5 responses to “The Power of God: the Jeffreys Brothers’ Remarkable Healing Ministry”

  1. Dyfed Wyn Roberts says :

    It fits rather well into the religious revival history that has been a part of church live since the Methodist awakening.

    Do you know of any work that has critiqued this movement in its early years?

  2. sch0larly says :

    I’m not aware of any such work, I fear. I wish I was! There’s plenty of general stuff online (and quite a bit of anti-Pentecostal vitriol), but no balanced overview and/or critique that I know of. And we’re poorer for it!

  3. sch0larly says :

    A friend of mine has supplied some useful information via Facebook. I have copied it below.

    “They are two of The Giants of The Pentecostal movement in Britain, not only held huge tent meetings, they built churches literally. The fruit of their Apostolic ministry can still be seen with many ‘Elim Pentecostal’ and ‘Bible Pattern’ churches still building on the foundations they laid.

    “I covered ministry at The Bible Pattern Church in Blackpool (The Pastor had been advised to rest due to a heart problem and he asked if I could help out for 12 months till he recovered) he told me of how he had known many people who were healed at Jeffrey Brother’s meetings, including a totally deaf person he knew being healed instantly after prayer.

    “George Jeffreys formed Bible Pattern Churches as part of Elim Churches up to George’s death (his name was on all the deeds). He had come to the conclusion that churches should be autonomous affiliated to the Elim Church which he and his brother had pioneered had become centralised. Days after his death those ministers and congregations who followed his written ‘Bible Patern’ were locked out of their buildings and ministers replaced.. many stayed together and formed ‘Bible Pattern Church’s.. It was a painful separation at the time.

    “They pitched a tent up in Blackpool in Spring and kept going till October.. and then gathered the new converts together up to the next spring.. they did this until they bought a building out of their own resources.. Nationally over 50 Elim Churches were pioneered like this (maybe more)..

    “In the early days of the Pentecostal outpouring there were many groups springing up, many formed by those who had ‘received the blessing/Baptism in The Holy Spirit’ across a wide spectrum of churches, unlike The Charismatic movement of the 60’s/70’s which has been widely accepted or tolerated there was a massive reaction and many were forced to leave their churches. This led to many thoughts on many subjects, men like John Nelson Parr (who was a firebrand Salvationist) became leaders and gathered together to form The Assemblies of God of Great Britain and Northern Ireland, the worked out a Fundamental Statement of Truth around doctrine and church government.
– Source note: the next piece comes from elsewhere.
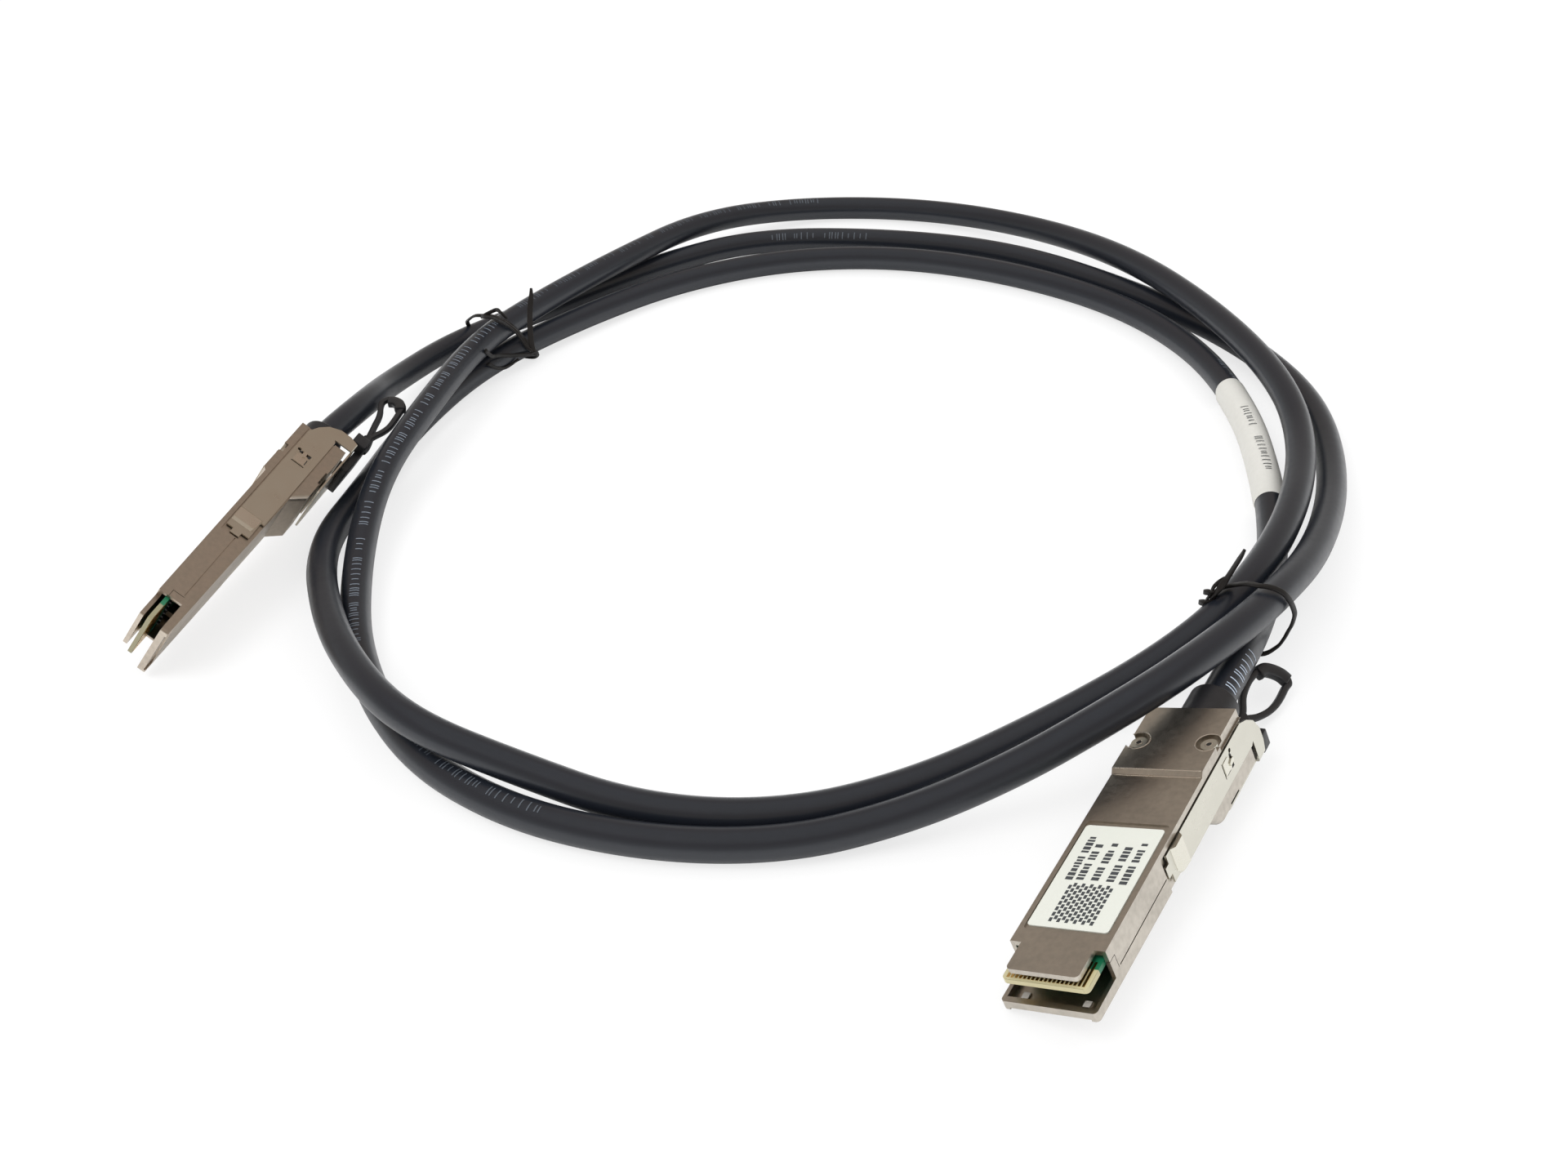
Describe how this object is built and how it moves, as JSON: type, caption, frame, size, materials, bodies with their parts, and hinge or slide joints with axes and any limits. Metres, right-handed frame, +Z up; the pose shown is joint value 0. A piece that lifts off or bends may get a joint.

    “There were however some who did not adhere to some of these and the Jeffry Brothers formed The Elim Churches.. these two became the largest sector of the Pentecostal movement in UK. (their were others including one very interesting group I have come across The Apostolic Pentecostal Church who actually stemmed back to the Irvinite outpouring). One of the main stumbling points that kept AOG and Elim separated was on AOG’s local congregational government, and ministerial appointment and Elim’s more centralised government and appointment. Obviously other doctrinal issues figured highly too.

    “George Jeffry had a change of heart and having pioneered the Elim Church wanted to de-centralise more, this led to a scism that was only resolved after he had died when the deeds to the buildings were taken over and the situation I mentioned before took place. In Blackpool the pastor and Congregation were locked out, a new minister appointed centrally, and the congregation were split.. shame but I have seen a lot of things in my time too… I find it fascinating.”

  4. Riccardo says :

    Good to read that. As Sunderland revival that I’ve just come to know… I’m afraid much of revival history in the U.K is fading away. Thanks for sharing.

  5. John Vagabond says :

    There is, I think, an apostolic thread running from the Welsh Revival where the Jeffreys first encountered Christ, through Smith Wigglesworth to Kathryn Kuhlman. I once met Lester Sumrall, a protégé of Wigglesworths in St Petersburg in the 1980s who carried the torch forward internationally. Where are today’s torchbearers?